If you have the one true church then talk about it publicly! Stop being shamed by the past and avoiding it's discussion.
10:35 a.m. May 24, 2012
Los Angeles/LA, CA
The only objection to discussing Mormonism (or the LDS faith if you prefer) would be by those who would not want it discussed in an unfavorable light, otherwise why does the Church of LDS send out waves of young missionaries to all corners of the globe?
As an atheist, I am saddened by how those who feel they'll have an eternal afterlife, rationalize their dismal treatment of each other in.
In my mind, Mitt is a poster boy for this sort of myopic worldview.
11:41 a.m. May 24, 2012
LanceThruster if an eternal afterlife is predicated on being an honest, true, benevolent person who espouses "faith, hope, and charity" and in following the "golden rule" (do unto others as you would have others do unto you) and mourn with those that mourn, and bear one another's burdens, and clothe the naked, feed the hungry, heal the sick, and follow all the teachings of Christ - how is this "dismal treatment of each other"?
Maybe you're hangin' out with the wrong crowd....
1:02 p.m. May 24, 2012
What in Tucket?
Looks like some of the bloggers would not be the ones to discuss the Restored Gospel with. I can never understand why these people even comment. If they don't believe it why bother.
1:55 p.m. May 24, 2012
If, as you say, "an eternal afterlife is predicated on being an honest, true, benevolent person who espouses 'faith, hope, and charity' and in following the 'golden rule' (do unto others as you would have others do unto you) and mourn with those that mourn, and bear one another's burdens, and clothe the naked, feed the hungry, heal the sick..." well, then I and 99% of my atheist friends and family qualify!

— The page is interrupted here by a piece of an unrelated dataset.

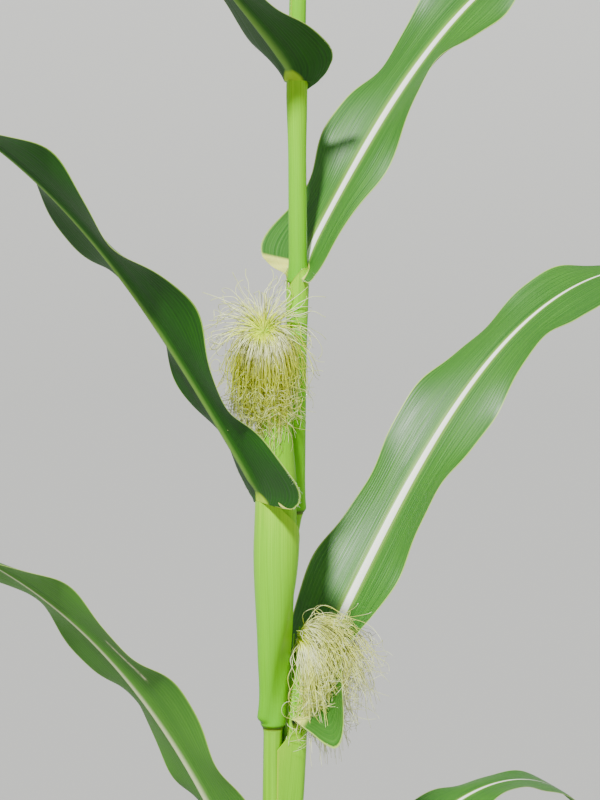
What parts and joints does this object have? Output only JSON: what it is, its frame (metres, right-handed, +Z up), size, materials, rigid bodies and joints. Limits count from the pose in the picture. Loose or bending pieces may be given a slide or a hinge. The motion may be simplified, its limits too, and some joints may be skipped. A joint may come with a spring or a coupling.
{
  "type": "maize plant",
  "caption": "Tall maize plant in flower: jointed stem on brace roots, sheathed arching blades on two sides, husked ears with hanging silk, and a branched tassel.",
  "frame": {"origin": "middle of the stem's flat cut at ground level", "axes": "+Z up along the stem; seen along +Y the upper ear's leaf points to the left and front, and the leaves above and below it to the right and back"},
  "size_m": [1.127, 0.9659, 2.6454],
  "materials": {
    "stem": "smooth waxy green stalk, paler rings at the joints, reddish brace roots",
    "sheath": "smooth yellow-green leaf sheath with fine lengthwise veins",
    "blade": "waxy green leaf blade with a pale midrib and fine parallel veins",
    "husk": "fresh yellow-green husk leaves with fine ribs",
    "silk": "fine glossy threads, pale yellow-green with a golden tint",
    "tassel": "dull straw-yellow spikelets in rows on thin branches"
  },
  "bodies": {
    "root": {"stem": "stem", "sheath_01": "sheath", "blade_01": "blade", "sheath_02": "sheath", "blade_02": "blade", "sheath_03": "sheath", "blade_03": "blade", "sheath_04": "sheath", "blade_04": "blade", "sheath_05": "sheath", "blade_05": "blade", "sheath_06": "sheath", "blade_06": "blade", "sheath_07": "sheath", "blade_07": "blade", "sheath_08": "sheath", "blade_08": "blade", "sheath_09": "sheath", "blade_09": "blade", "sheath_10": "sheath", "blade_10": "blade", "sheath_11": "sheath", "blade_11": "blade", "sheath_12": "sheath", "blade_12": "blade", "ear_lower": "husk", "ear_upper": "husk", "silk_lower": "silk", "silk_upper": "silk", "tassel": "tassel"}
  },
  "joints": []
}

The presumption that atheists are not "honest, true, chaste, benevolent, etc." - "good people" is the most arrogant and damaging presumption that I constantly run into among my LDS friends, family members, and acquaintances! And most of them are so blind to it!
2:14 p.m. May 24, 2012
Salt Lake City, UT
Kudos to Ms. Amy Davidson of the New Yorker who is encouraging respectful dialog and consideration of the many positive aspects of Mormonism when looked at in the light of Americanism itself. She is not recommending investigation as a religion one must join or even to have to believe in, but rather simply as an excellent example of American "entrepreneurship" if you will, hard work, patriotism, building and strengthening families and the nation, and exemplifying fortitude under pressure. All characteristics of what Americans want and need in a Presidential leader.